Ein "Geschenk" sehen die Befürworter in der Verlängerung der Freiburger Straßenbahn bis nach Gundelfingen und sprechen von einer "einmaligen Gelegenheit". Die Gegner kritisieren die "unnötige Ausgaben". Sie setzen stattdessen vor allem auf mehr E-Busse in engerer Taktung – deren Finanzierung allerdings völlig unklar ist.

Grundlegende Veränderung für den Ort

Eine Straßenbahn, so die Gemeinde Gundelfingen auf ihrer Webseite, würde "das Gesicht Gundelfingens grundlegend verändern und prägen." Auswirkungen auf das Ortsbild, Perspektiven für den Einzelhandel, Entwicklungen des Autoverkehrs – es gibt viele Aspekte, über die kontrovers diskutiert wird in diesen Tagen in Gundelfingen. Ein weiteres großes Thema, da sind sich beide Lager einig: der Lärm. Sowohl während der Bauzeit, als auch im täglichen Betrieb könnte die Lärmbelastung steigen, fürchtet Madlin Huber.

Eine Befürchtung wäre tatsächlich, dass der Lärm zunimmt. Während der Bauzeit, aber vor allem auch im alltäglichen Betrieb der Stadtbahn.

Max-Peter Ratzel hält den Lärm durch die Straßenbahn allerdings für erträglicher, als den durch Autos verurusachten Lärm.

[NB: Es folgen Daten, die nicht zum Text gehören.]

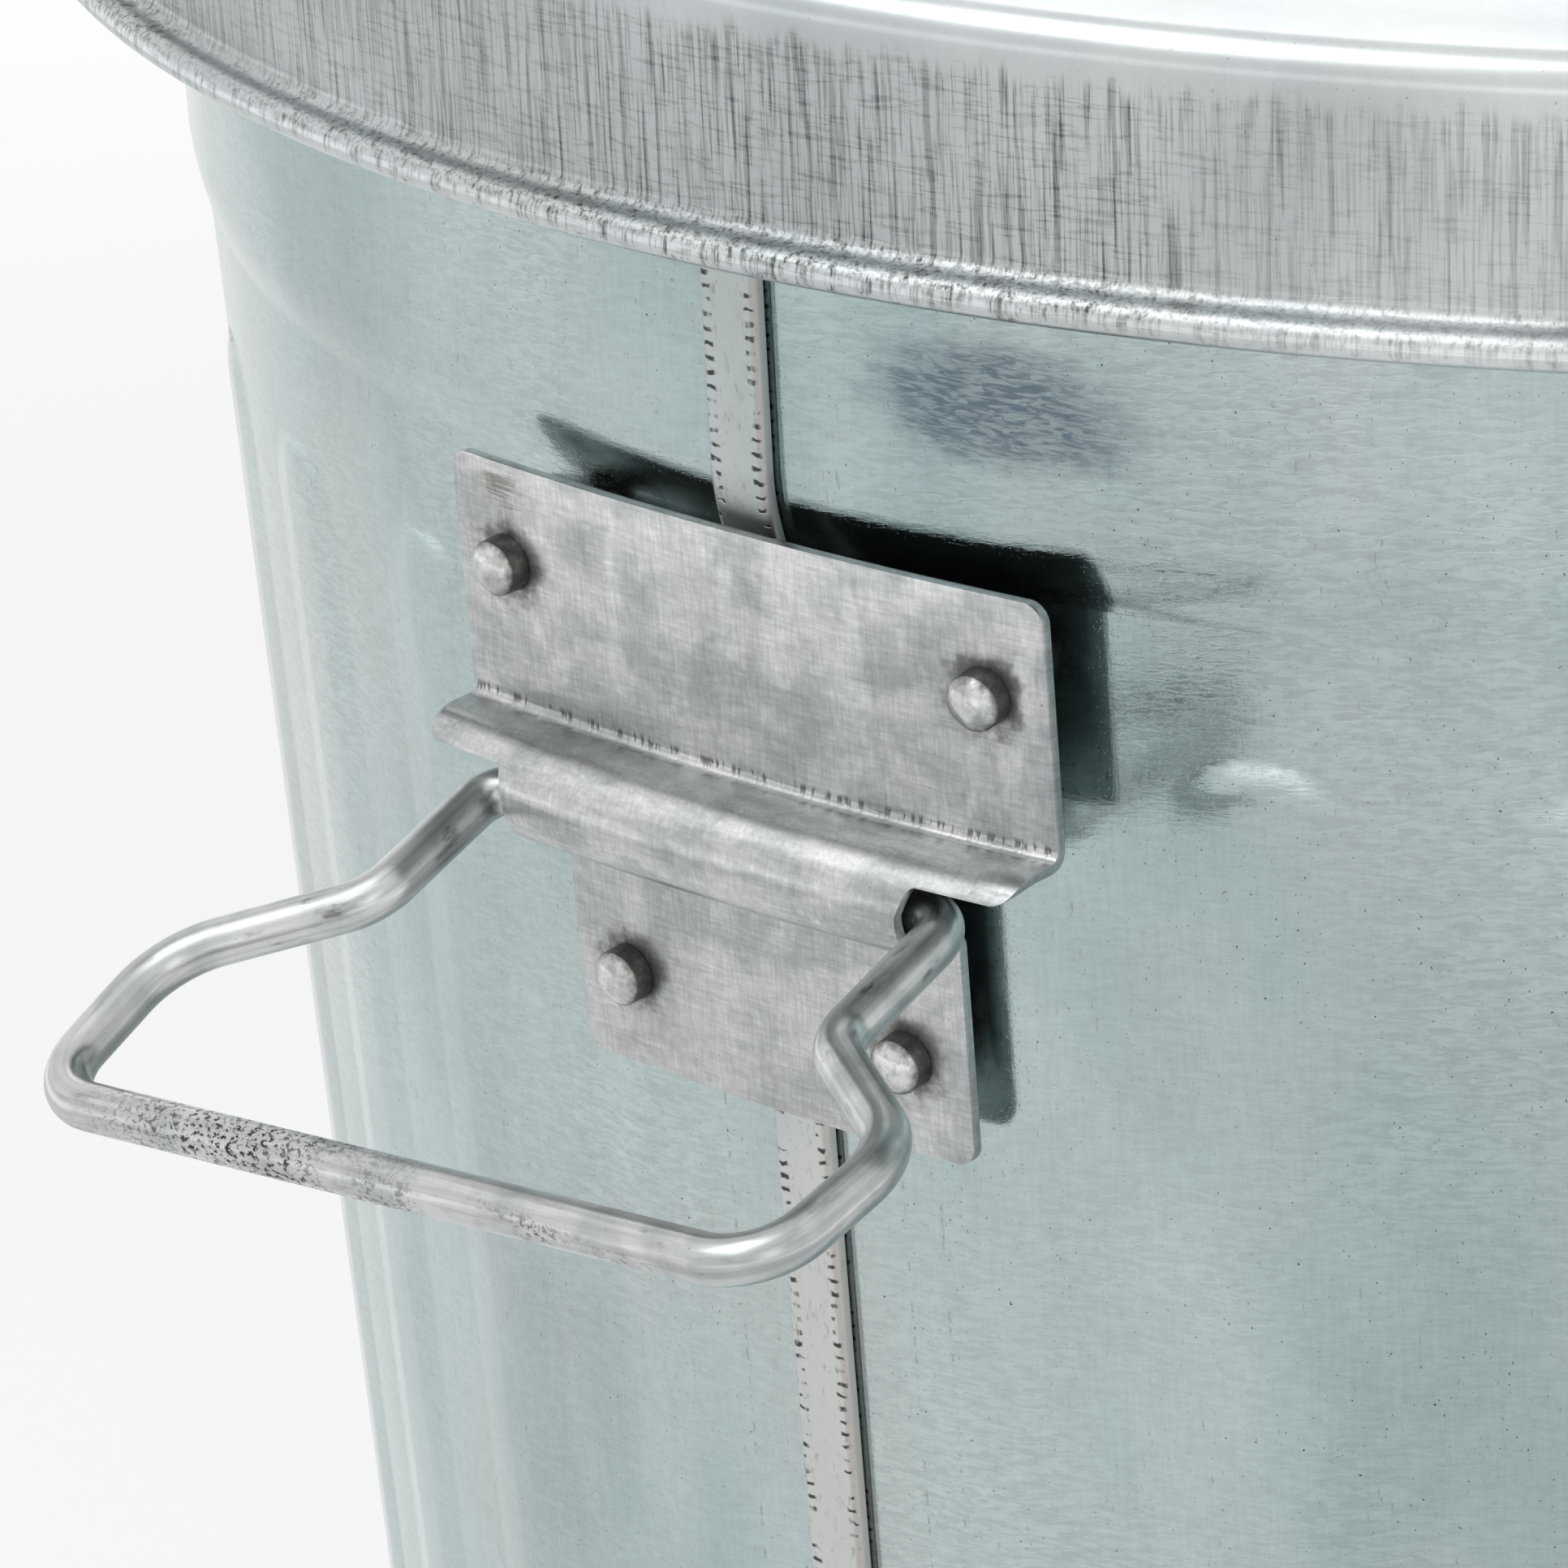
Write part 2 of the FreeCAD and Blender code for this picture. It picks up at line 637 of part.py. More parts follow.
def lid_rise():
    """Height of the lid's flat middle above its flat ring."""
    return LID_STEP + LID_CROWN


def lid_shell():
    """Crown, step, flat ring, shoulder, skirt and rolled edge, turned in one sheet."""
    half = LID_T / 2
    top = lid_top() - half
    skirt = skirt_radius() - half
    low_skirt = skirt - SKIRT_IN
    roll = LID_ROLL - half
    roll_x = low_skirt + LID_ROLL_OUT
    roll_z = lid_top() - SKIRT_DEPTH
    step_x = skirt_radius() - LID_LAND
    path = [
        (0, top + lid_rise()),
        (LID_CROWN_FLAT, top + lid_rise()),
        (step_x - LID_STEP_RUN, top + LID_STEP),
        (step_x, top),
        (skirt, top),
        (low_skirt, roll_z + roll),
        (roll_x + roll, roll_z + roll),
        (roll_x + roll, roll_z - roll),
        (roll_x - roll, roll_z - roll),
        (roll_x - roll, roll_z + WALL_T),
    ]
    bends = [0, LID_BEND, LID_BEND, LID_BEND, SHOULDER_BEND, LID_ROLL_FILLET, roll, roll, roll, 0]
    shell = turned_sheet(path, bends, LID_T)
    drills = [
        Part.makeCylinder(RIVET_HOLE, 4 * LID_BEND, Vector(x, 0, top + lid_rise() - 2 * LID_BEND))
        for x in lid_rivet_places()
    ]
    return shell.cut(drills)


def lid_rivet_places():
    reach = STRAP_HALF + LID_RIVET_IN
    return (-reach, reach)


def lid_handle():
    """Bent strap with two feet and a pressed rib along its top."""
    base = lid_top() + lid_rise() + STRAP_T / 2
    high = base + STRAP_RISE
    foot = STRAP_HALF + STRAP_FOOT
    inner = STRAP_HALF - STRAP_LEAN
    path = [(-foot, base), (-STRAP_HALF, base), (-inner, high), (inner, high), (STRAP_HALF, base)]
    path.append((foot, base))
    bends = [0, STRAP_FOOT_BEND, STRAP_TOP_BEND, STRAP_TOP_BEND, STRAP_FOOT_BEND, 0]
    points, radii = sheet_outline(path, bends, STRAP_T)
    strap = flat_face(points, radii, lambda a, b: Vector(a, -STRAP_WIDTH / 2, b))
    strap = strap.extrude(Vector(0, STRAP_WIDTH, 0))
    half = STRAP_WIDTH / 2
    corners = [(foot, half), (-foot, half), (-foot, -half), (foot, -half)]
    outline = flat_face(corners, [half * 0.8] * 4, lambda a, b: Vector(a, b, base - STRAP_T))
    strap = strap.common(outline.extrude(Vector(0, 0, STRAP_RISE + 4 * STRAP_T)))
    strap = strap.fuse(strap_rib(high + STRAP_T / 2)).removeSplitter()
    drills = [
        Part.makeCylinder(RIVET_HOLE, 4 * STRAP_T, Vector(x, 0, base - 2 * STRAP_T))
        for x in lid_rivet_places()
    ]
    return strap.cut(drills)


def strap_rib(top):
    """Raised rib on the strap, a low ridge that runs out at both ends."""
    ridge = [
        Vector(0, -STRAP_RIB_HALF, 0),
        Vector(0, STRAP_RIB_HALF, 0),
        Vector(0, STRAP_RIB_HALF * 0.4, STRAP_RIB_RISE),
        Vector(0, -STRAP_RIB_HALF * 0.4, STRAP_RIB_RISE),
    ]
    ends = ((-1.0, 0.15), (-0.85, 1.0), (0.85, 1.0), (1.0, 0.15))
    wires = []
    for along, size in ends:
        place = Vector(along * STRAP_RIB_END, 0, top)
        ring = [place + Vector(0, p.y * size, p.z * size) for p in ridge]
        wires.append(Part.makePolygon(ring + [ring[0]]))
    return Part.makeLoft(wires, True, True)


def lid_handle_rivets():
    """Two domed rivets through the strap's feet and the lid."""
    seat = lid_top() + lid_rise() + STRAP_T
    tail = -STRAP_T - LID_T - RIVET_SEAT
    outline = [
        (0, tail - RIVET_TAIL_H),
        (RIVET_TAIL * 0.7, tail - RIVET_TAIL_H),
        (RIVET_TAIL, tail),
        (RIVET_SHANK, tail),
        (RIVET_SHANK, 0),
        (LID_RIVET_HEAD, 0),
        (LID_RIVET_HEAD, RIVET_SEAT * 4),
    ]
    pin = headed_pin(outline, LID_RIVET_HEAD, LID_RIVET_DOME)
    return Part.makeCompound([aim(pin, Vector(x, 0, seat), Vector(0, 0, 1)) for x in lid_rivet_places()])


def build():
    rear = body_sheet()
    plate = ear_plate()
    rivets = ear_rivets()
    return {
        "body_sheet_rear": rear,
        "body_sheet_front": half_turn(rear),
        "bottom_pan": bottom_pan(),
        "ear_plate_left": plate,
        "ear_plate_right": half_turn(plate),
        "ear_rivets_left": rivets,
        "ear_rivets_right": half_turn(rivets),
        "bail_left": bail(LEFT_BAIL_ANGLE),
        "bail_right": half_turn(bail(RIGHT_BAIL_ANGLE)),
        "lid_shell": lid_shell(),
        "lid_handle": lid_handle(),
        "lid_handle_rivets": lid_handle_rivets(),
    }


os.makedirs("parts", exist_ok=True)
for node, shape in build().items():
    solids = shape.Solids
    volume = sum(solid.Volume for solid in solids)
    print(f"{node}: {len(solids)} solid(s), {volume / 1000:.2f} cm3, valid {shape.isValid()}")
    shape.exportStep(f"parts/{node}.step")
print(f"bail pivots: x -/+{pivot_radius():.3f}, z {pivot_height():.3f}")
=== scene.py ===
"""Looks of a galvanized steel trash can with a loose lid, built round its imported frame.

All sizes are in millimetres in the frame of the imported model: +Z up, the can's axis on Z, one
lock seam and one ear plate on -X and one of each on +X. Meshes are written in metres.
"""
from __future__ import annotations

import logging
import math
import random
from dataclasses import dataclass, field
from enum import Enum
from typing import Callable, Sequence

import bpy
from mathutils import Matrix, Vector, noise


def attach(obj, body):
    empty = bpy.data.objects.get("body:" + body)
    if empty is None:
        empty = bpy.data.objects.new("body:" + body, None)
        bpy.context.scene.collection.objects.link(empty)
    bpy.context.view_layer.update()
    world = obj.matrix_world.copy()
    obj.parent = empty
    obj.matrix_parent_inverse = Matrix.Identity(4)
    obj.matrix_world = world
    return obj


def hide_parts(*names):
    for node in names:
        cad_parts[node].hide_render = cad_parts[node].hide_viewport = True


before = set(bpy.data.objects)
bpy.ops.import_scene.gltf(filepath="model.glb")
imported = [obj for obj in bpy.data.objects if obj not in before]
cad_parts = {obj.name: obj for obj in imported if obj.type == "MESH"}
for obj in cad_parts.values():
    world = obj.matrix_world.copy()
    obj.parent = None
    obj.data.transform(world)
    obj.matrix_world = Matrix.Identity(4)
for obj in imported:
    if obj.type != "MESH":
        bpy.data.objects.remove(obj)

LOG = logging.getLogger("trash_can")
MM = 0.001
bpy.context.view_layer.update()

Point = tuple[float, float]
Colour = tuple[float, float, float]


class Side(Enum):
    """The two sides of the can that carry a seam and an ear plate."""

    LEFT = "left"
    RIGHT = "right"


class Grain(Enum):
    """Which way the fine marks of a finish run."""

    WAVY = "wavy"
    DRAWN = "drawn"
    CROSSED = "crossed"
    WIRE = "wire"


# ---------------------------------------------------------------- outlines and meshes


def rounded(points: Sequence[Point], bends: Sequence[float], step: float = 9.0) -> list[Point]:
    """Round the corners of a run of straight lines.

    Args:
        points: Corners of the line, in millimetres.
        bends: Radius at each corner, 0 for a sharp one.
        step: Largest turn, in degrees, between two points of an arc.

    Returns:
        The points of the rounded line.
    """
    line = [points[0]]
    for before, here, after, radius in zip(points, points[1:], points[2:], bends[1:]):
        first = Vector(before) - Vector(here)
        second = Vector(after) - Vector(here)
        turn = math.pi - first.angle(second)
        if radius <= 0 or turn < 1e-4:
            line.append(here)
            continue
        run = radius * math.tan(turn / 2)
        start = Vector(here) + first.normalized() * run
        middle = (first.normalized() + second.normalized()).normalized()
        centre = Vector(here) + middle * (radius / math.cos(turn / 2))
        spoke = start - centre
        side = 1.0 if first.x * second.y - first.y * second.x < 0 else -1.0
        count = max(2, math.ceil(math.degrees(turn) / step))
        for k in range(count + 1):
            angle = side * turn * k / count
            cos, sin = math.cos(angle), math.sin(angle)
            line.append((centre.x + spoke.x * cos - spoke.y * sin, centre.y + spoke.x * sin + spoke.y * cos))
    line.append(points[-1])
    return line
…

Die Straßenbahn wird deutlich leiser sein als die Autos. Sie wird aber auch deutlich emissionsfreier sein. Das heißt, der Lärm wird erträglicher, nicht größer.

Bürgerentscheid über Straßenbahn Gundelfingen am Sonntag

Der Bürgerentscheid soll es nun richten: Er ist rechtlich verbindlich, wenn sich eine Mehrheit für "Ja" oder "Nein" entschiedet und diese Mehrheit mindestens 20 Prozent der Stimmberechtigten darstellt. Befürworter und Kritiker hoffen, dass möglichst viele Menschen ihre Stimme abgeben.